The Modeling Layer Solves Metric Drift

In many BI tools, each analyst building a report independently writes their own query logic for calculating something like “monthly active users” or “revenue” — and small differences in those definitions (does revenue include refunds? does active users count trial accounts?) compound over time into dashboards that quietly disagree with each other, eroding organizational trust in data. LookML solves this by defining these calculations centrally, once, so every dashboard referencing “revenue” uses the exact same underlying logic, guaranteed.

Governance at the Cost of Accessibility

This centralization is a genuine tradeoff, not a free win: building and maintaining LookML models requires more technical investment than simply dragging fields onto a Tableau canvas, and the people who can directly build new reports without deep LookML familiarity are more limited than in a purely self-service, drag-and-drop tool. Looker’s bet is that this upfront governance investment pays for itself by preventing the much larger, harder-to-detect cost of metric drift across an organization’s reporting.

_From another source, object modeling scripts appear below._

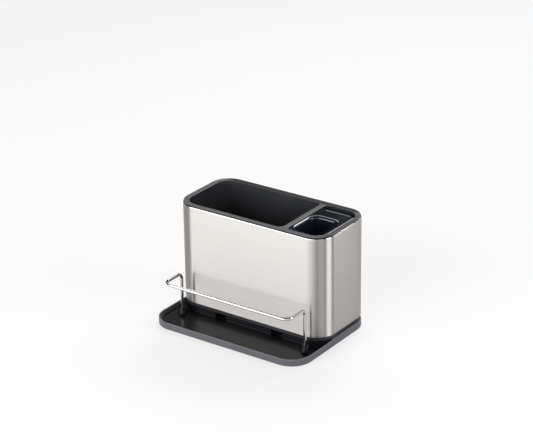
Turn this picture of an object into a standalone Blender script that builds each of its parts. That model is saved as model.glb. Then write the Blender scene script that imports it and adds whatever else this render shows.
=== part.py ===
"""Sink caddy: a brushed steel body with a lift-out liner and cup, on a tray with a wire rail.

The origin is the middle of the tray's footprint, on the surface that the rubber feet stand on.
+Z is up, and the open bay behind the rail faces -Y.
"""

import math
from collections import namedtuple

import bmesh
import bpy
from mathutils import Vector

MM = 0.001

# General fits
REST_GAP = 0.3 * MM
SLIDE_GAP = 0.35 * MM
CORNER_STEPS = 8
ROUND_STEPS = 3

# Steel sleeve
SLEEVE_WIDTH = 183.1 * MM
SLEEVE_DEPTH = 86.4 * MM
SLEEVE_HEIGHT = 109.05 * MM
SLEEVE_CORNER = 21.7 * MM
SHEET = 0.8 * MM
HEM_HEIGHT = 4.0 * MM
HEM_ROUND = 0.25 * MM

# Drip tray
TRAY_SIDE_MARGIN = 1.45 * MM
TRAY_BACK_MARGIN = 0.3 * MM
BAY_DEPTH = 46.2 * MM
TRAY_HEIGHT = 7.5 * MM
TRAY_WALL = 1.5 * MM
TRAY_FLOOR = 2.0 * MM
TRAY_FLOOR_LIFT = 1.0 * MM
TRAY_FRONT_CORNER = 23.7 * MM
TRAY_BACK_CORNER = 24.5 * MM
TRAY_FOOT_ROUND = 0.7 * MM
LIP_ROUND = 0.5 * MM
WELL_FILLET = 1.2 * MM

# Seat rib of the tray, which the body stands on
SEAT_OVERHANG = 0.3 * MM
SEAT_BACK_INSET = 1.0 * MM
SEAT_WIDTH = 7.0 * MM
SEAT_RISE = 0.3 * MM
SEAT_ROUND = 0.4 * MM
SEAT_CORE_WALL = 1.8 * MM
NOTCH_WIDTH = 14.0 * MM
NOTCH_SPACING = 70.0 * MM

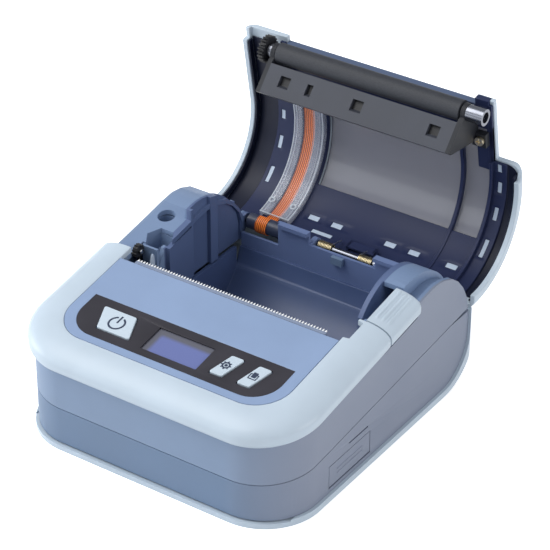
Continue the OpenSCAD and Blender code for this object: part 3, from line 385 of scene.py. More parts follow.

Embedded Analytics Strength

For companies wanting to build dashboards and reporting capability directly into their own customer-facing product — a SaaS company offering analytics to its own customers, for example — Looker’s embedded analytics tooling is particularly well-developed, letting that centralized, governed data modeling extend beyond internal use into product features.

Google Cloud Integration

As part of the Google Cloud product family following its acquisition, Looker integrates especially tightly with BigQuery and other Google Cloud data infrastructure, making it a particularly natural choice for companies already standardized on that cloud ecosystem, though it remains usable with other data warehouse backends as well.

Pricing

Looker does not publish pricing; engaging requires contacting sales, consistent with its enterprise-scale positioning toward organizations with serious BI governance needs across many teams and dashboards.

Who Should Use Looker

Organizations with many analysts and teams building dashboards, where metric consistency across reports is a real, costly problem, get the clearest value from LookML’s centralized governance. Companies wanting to embed analytics directly into their own product benefit from Looker’s particular strength in that area. Smaller teams or those without dedicated technical resources to maintain a modeling layer may find Tableau’s more accessible, drag-and-drop approach a better practical fit.

Verdict

Looker’s LookML modeling layer solves a genuinely important, often underappreciated BI problem — metric definition drift across an organization’s reporting — at the cost of requiring more technical investment than purely self-service visualization tools. For larger organizations where that governance genuinely matters, this tradeoff is well worth it; for smaller teams without the resources to maintain a modeling layer, a more accessible tool may be the more practical choice.